The so-called foreigners, who are in truth astute foreign investors, are giving the Guyanese people the opportunity to stop fighting over the crumbs bequeathed to us through the political economy of plantation capitalism. Moreover, readers should know that oil & gas per se is only the leading edge in a whirlwind of FDI, all with significant local content protections. There is a vast secondary sector in services that now employs thousands of our people. Guyana’s historic problem with employment and underemployment is beginning to disappear, and in fact, we are beginning to have a reverse problem with shortage of (skilled) labor.

Exxon, Hess, and CNOOC are not here to extract or cultivate racial antagonism. They are here to make, and have already made, extremely difficult and expensive investments that are changing our economic and social landscape. What is worrisome is that editorials like the one under consideration are the real engines of racial engineering.

The editorial cannot be taken seriously on empirical grounds when it comes to a racialised political economy because it has no empirical grounds. On this score, I would like refer readers to an outstanding article by Neville Bissember, (“Is apartheid being practiced in Guyana?” Stabroek News, April 6, 2023) in which he systematically demonstrated that there are no grounds to talk about things like apartheid and ethnic cleansing in Guyana, as sometimes charged by irresponsible race merchants who are trying to earn their political stripes.

What the editorial does do is to concatenate foreign calamities, in this case US race politics, with political developments in Guyana. Apropos, the editorial posits that “[r]ace and politics prevent us from the life-giving exercise of BREATHING (my emphasis).” Well, we are all obviously “living and breathing,” in the literal sense. But the editorial’s real intent is to appeal to the politics and memory surrounding the dramatic murder of George Floyd by police officer Derek Chauvin in May 2020, in Minnesota. Floyd’s murder was taped by a teenager and the video showed the suffering of, yet another Black man murdered by the very institution that was supposed to protect him. The Black Lives Matter movement globalised Floyd’s murder.

The universe heard George Floyd calling out for his mother, crying out – “I can’t breathe.” The KN editorial attempts to link this dastardly foreign racial trauma to Guyana. By doing this, it is Kaieteur News’ editorial that is using ‘the foreign’ to cultivate, legitimise, and reproduce narratives of racial division in Guyana. “Breathing,” as used in the editorial, is the deployment of a sign, in the semiotic sense of structural linguistics, and Baudrillardian cultural analysis.

On the economic side of the equation, since the editorial cannot disprove the fact that Guyana has one of the highest growth rates in the world, it resorts to a form of ‘jumbie’ social-economic theorizing. Here are the exact words on this score – “The reality is that Guyana has not even gotten off the mark, with Guyanese still on their knees, due to the paralysing hammer blows that race and politics have delivered on the head of each citizen.”
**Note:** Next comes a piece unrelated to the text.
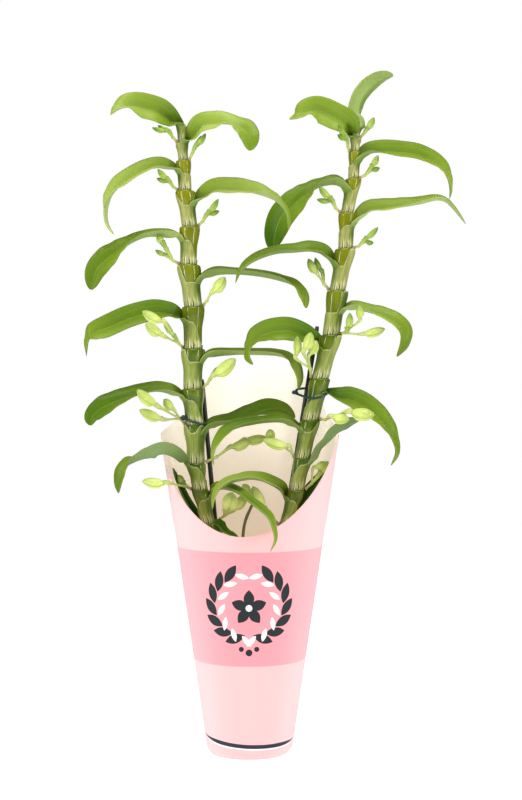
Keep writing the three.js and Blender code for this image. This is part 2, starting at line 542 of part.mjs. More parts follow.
place('sleeve', sleeveGeometry(), 'sleeve');
place('grow_pot', potGeometry(), 'pot');
place('growing_medium', barkGeometry(), 'bark');
place('cane_left', caneGeometry('left'), 'cane');
place('cane_right', rightCaneWithOldShoot(), 'cane');
for (const side of ['left', 'right']) {
  const numbered = (index) => String(index + 1).padStart(2, '0');
  LEAVES[side].forEach((_, i) => place(`leaf_${side}_${numbered(i)}`, leafGeometry(side, i), 'leaf'));
  BUDS[side].forEach((_, i) => place(`buds_${side}_${numbered(i)}`, sprayGeometry(side, i), 'bud'));
  place(`stake_${side}`, bar(...stakeEnds(side), STAKE.radius, STAKE.sides), 'stake');
  place(`tie_${side}`, tieGeometry(side), 'tie');
}

const orchid = new THREE.Group();
orchid.add(plant);

export default orchid;
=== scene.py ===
"""A potted dendrobium orchid in its paper sleeve: jointed canes, papery sheaths, strap leaves, closed buds.

Lengths in the tables are millimetres from the sleeve's axis at the table top; the front faces -Y. Points of
canes, leaves and buds are set out as they appear on the plane y = 0 to someone standing at EYE, then slid
along their sight line to the depth given with them.
"""
from math import cos, degrees, exp, pi, radians, sin, sqrt, tau

import bmesh
import bpy
from mathutils import Matrix, Vector, noise


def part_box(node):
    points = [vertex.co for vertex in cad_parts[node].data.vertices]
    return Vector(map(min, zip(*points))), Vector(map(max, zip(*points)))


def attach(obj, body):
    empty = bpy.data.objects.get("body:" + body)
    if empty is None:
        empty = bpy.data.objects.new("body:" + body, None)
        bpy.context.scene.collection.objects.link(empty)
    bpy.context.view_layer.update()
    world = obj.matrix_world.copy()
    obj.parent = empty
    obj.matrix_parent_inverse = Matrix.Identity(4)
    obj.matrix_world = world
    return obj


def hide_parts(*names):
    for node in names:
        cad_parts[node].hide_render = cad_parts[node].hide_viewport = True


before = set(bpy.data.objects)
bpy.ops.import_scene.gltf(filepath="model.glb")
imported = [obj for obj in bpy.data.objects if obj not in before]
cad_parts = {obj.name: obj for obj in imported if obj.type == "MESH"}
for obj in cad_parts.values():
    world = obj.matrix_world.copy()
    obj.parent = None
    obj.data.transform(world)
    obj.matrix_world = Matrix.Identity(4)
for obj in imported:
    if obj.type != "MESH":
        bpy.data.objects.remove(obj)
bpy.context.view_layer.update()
scene = bpy.context.scene

MM = 0.001
SEAM = 0.005  # corners nearer than this are one
EYE = Vector((10, -1218, 304))
SLEEVE_PLACE = Vector((-24.9, -1.2, 0))  # the sleeve's axis, from the middle of the plant's footprint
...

This is bunk because it is not only patently false, but also patently dangerous. Quite probably, the author of this editorial would not have read “Why Nations Fail” by Daron Acemoglu and James A Robinson. In this highly regarded work on development, the authors show that strong, democratic, inclusive political institutions are critical to economic advancement. Inclusive political institutions in turn are based on sustaining pluralism. On this basis, editorials such as that discussed here, are anathema to pluralism, and certainly to strengthening our political institutions. On this basis alone, the editorial is divisive.

The only Guyanese on their knees are the ones who are offering prayers. They are doing so in a country where freedom of secular and religious expression is not only guaranteed, but alive.

Readers would have picked up by now that far from foreigner investors being the perpetrators of political division, it is in fact the editorialising practices (literally) of some broadsheets in Guyana that are the purveyors of doom. They are the ones that are contributing to weakening our political institutions. Guyana has serious political divisions, but they are not based on race, per se. The real issue is that this country has strong social forces and agents of authoritarianism that are determined to keep their old ways marked by election rigging and various forms of intimidation. That is what KN should fight.

I rarely make comments that border on the ‘personal’ attributes of writers. I will, however, make an exception today. I taught ‘race relations’ for the better part of four decades at the undergrade and graduate levels. Based on that, I am humbly asking the publisher of Kaieteur News not to allow unqualified people to write on issues of such national importance. It is not worth it bro!